Intervention de Vincent Touraille

Réunion du mercredi 6 octobre 2021 à 14h30
Commission d'enquête chargée d'identifier les facteurs qui ont conduit à la chute de la part de l'industrie dans le pib de la france et de définir les moyens à mettre en œuvre pour relocaliser l'industrie et notamment celle du médicament

Vincent Touraille, directeur de la stratégie et des fusions et acquisitions au sein de Sanofi EUROAPI, président du syndicat professionnel de l'industrie chimique organique de synthèse et de la biochimie (Sicos Biochimie) :

Si les marges réalisées deviennent faibles ou négatives, la commercialisation est arrêtée. C'est le principe de base. Les laboratoires pharmaceutiques font néanmoins extrêmement attention, car des régulations encadrent le retrait d'une molécule du marché. Dans bien des cas, la baisse systématique des prix des médicaments peut poser problème. Elle conduit souvent nos clients à aller s'approvisionner auprès d'entreprises européennes meilleur marché afin de continuer à commercialiser leurs produits. Un label « made in Europe » permettrait de justifier certains prix de médicaments fabriqués intégralement en Europe et d'enrayer l'érosion des prix. C'est une difficulté que nous rencontrons quand nous vendons nos principes actifs. Les fabricants de médicaments génériques ou « génériqueurs » exclusifs vont rechercher les prix bas tandis que certains laboratoires pharmaceutiques, plus attentifs, vont trouver un équilibre avec les critères de vulnérabilité en s'assurant d'une production pour partie en Europe afin de diminuer les risques d'approvisionnement.

En ce qui concerne les polluants à traiter, nous appliquons les règles qui sont les mêmes pour tous nos concurrents européens.
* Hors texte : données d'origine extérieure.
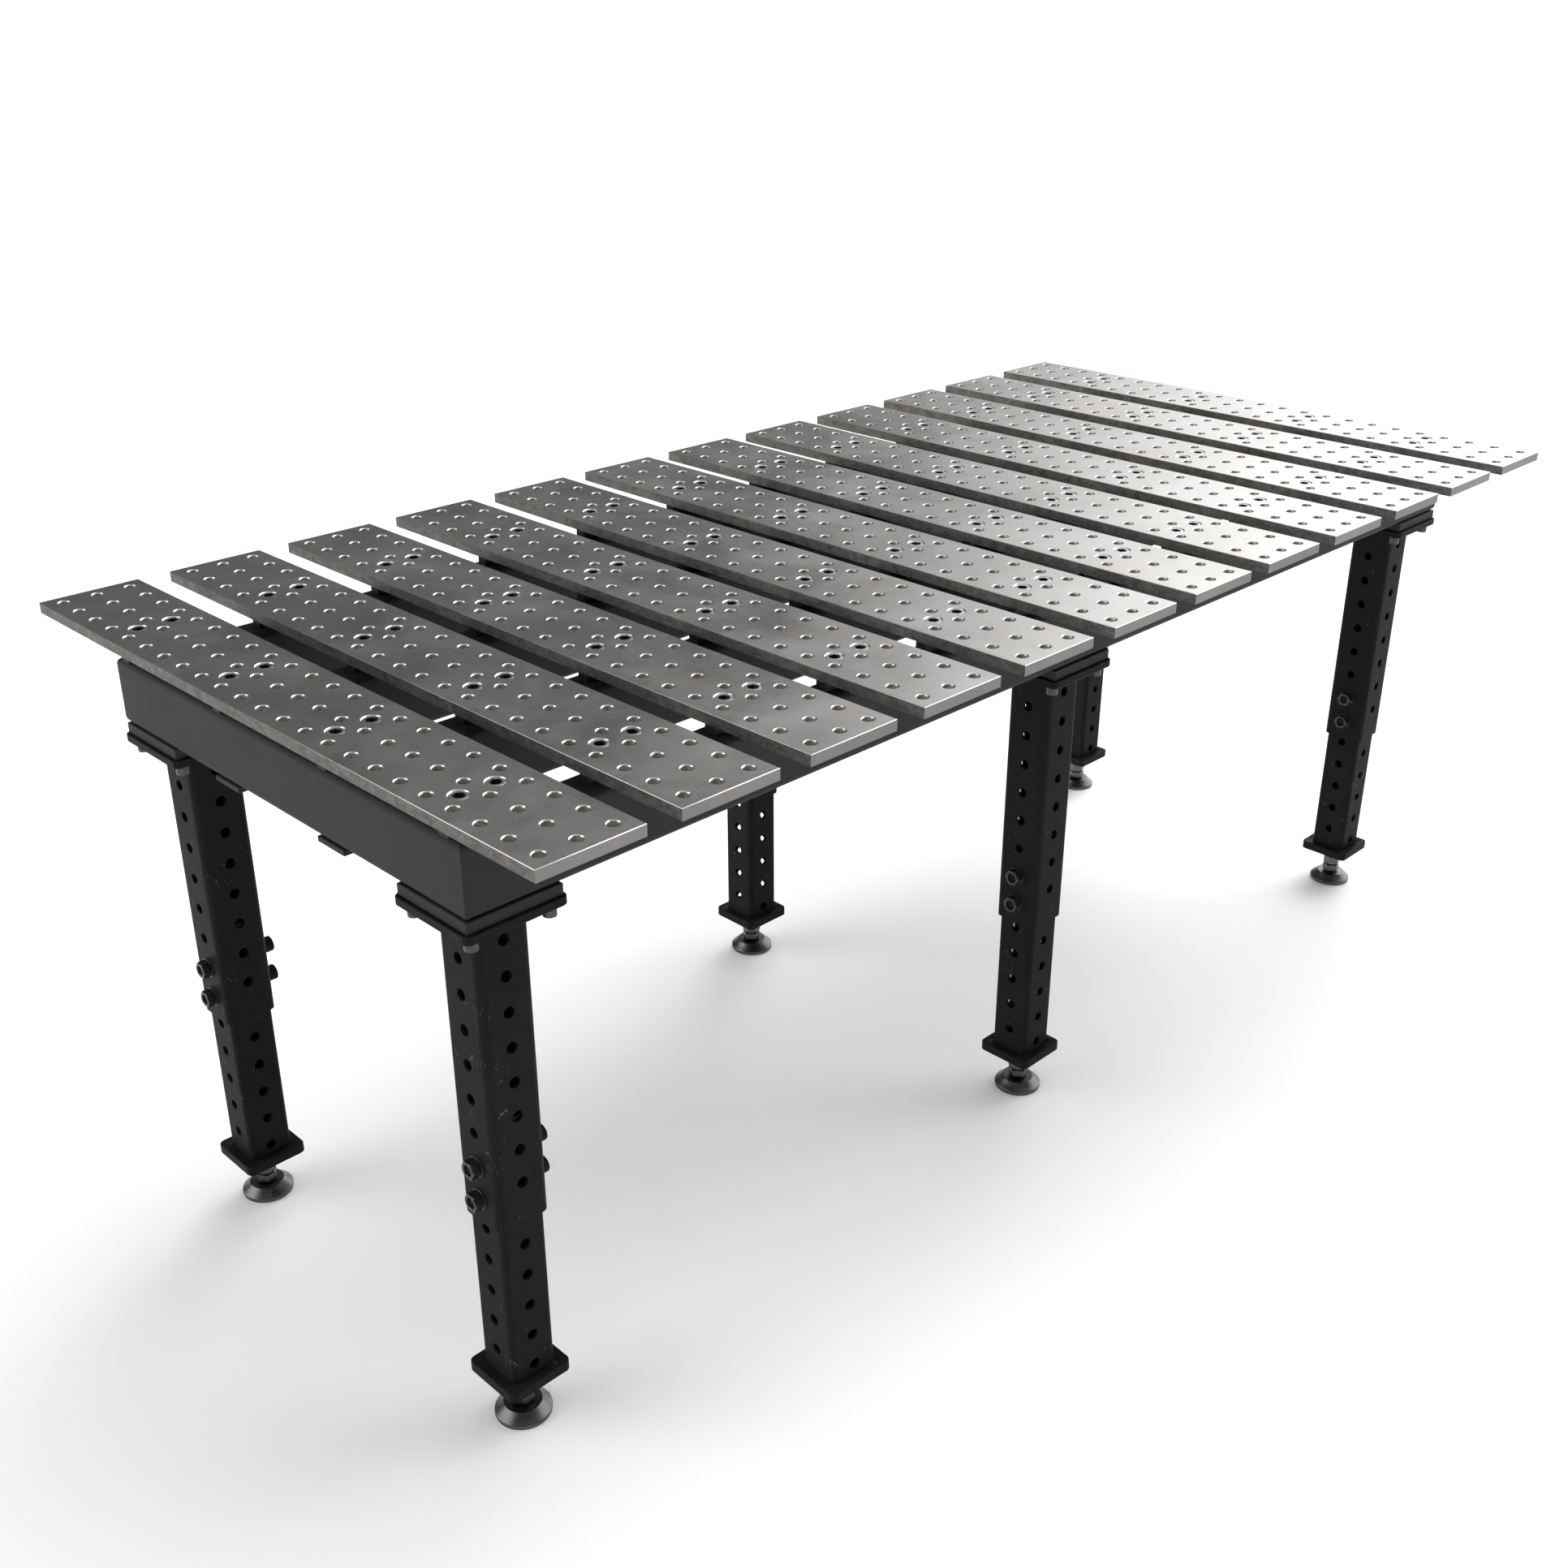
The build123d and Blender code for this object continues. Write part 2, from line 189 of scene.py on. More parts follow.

L'industrie chimique européenne a été capable de mettre en place toutes les réglementations et de surmonter tous les problèmes liés aux polluants. Il existe une distorsion de compétition puisque nous sommes confrontés à des industries qui appliquent moins de critères environnementaux, comme en Inde. La Chine a relevé ses critères environnementaux, mais pas encore l'Inde où les industries peuvent rejeter de nombreux produits dans les rivières. Nous proposons, par exemple, que soit considérée dans les appels d'offres des hôpitaux la partie environnementale et que l'on puisse faire du multi-attributaire afin de donner la possibilité, même à un prix plus élevé, à des producteurs européens de remporter des marchés. Une taxe pourrait également venir s'appliquer afin de s'assurer que les fabricants hors de l'Europe appliquent les mêmes règles environnementales que les fabricants européens.

Il est toujours possible pour des chimistes de retraiter des effluents. Le problème n'est donc pas technique, mais vient du coût de traitement des effluents qui peut être relativement important.

L'innovation est un point essentiel pour la création de nouvelles molécules, mais l'innovation des procédés est également importante. Même si elle est coûteuse, la révision totale des voies de synthèses en utilisant de nouvelles techniques, comme la chimie en flux continu, la biocatalyse ou l'hémisynthèse, pourrait être mis en œuvre. Ces nouvelles technologies permettraient de réintégrer un certain nombre de fabrications suivant des procédés plus innovants et plus économiques, mais ils nécessitent un investissement important pour des résultats incertains, la chimie étant une science expérimentale. La chimie en flux continu permet de diminuer nettement les effluents et les stockages de solvants et de réactifs qui peuvent être dangereux. La réponse de l'Europe à un certain nombre de technologies problématiques, que nous n'appliquons plus, pourrait se trouver inversée avec de nouvelles voies de synthèse compatibles avec les normes environnementales.

En biochimie, l'ensemble des technologies que nous possédons ont beaucoup évolué en depuis 40 ans et pourraient permettre une nette amélioration des procédés actuels. Paradoxalement, ces produits sur lesquels nous devrions investir sont très fortement concurrencés et nos marges sont donc très basses. Ils ne justifient donc pas la possibilité de faire de gros investissements avec la certitude d'être rentables.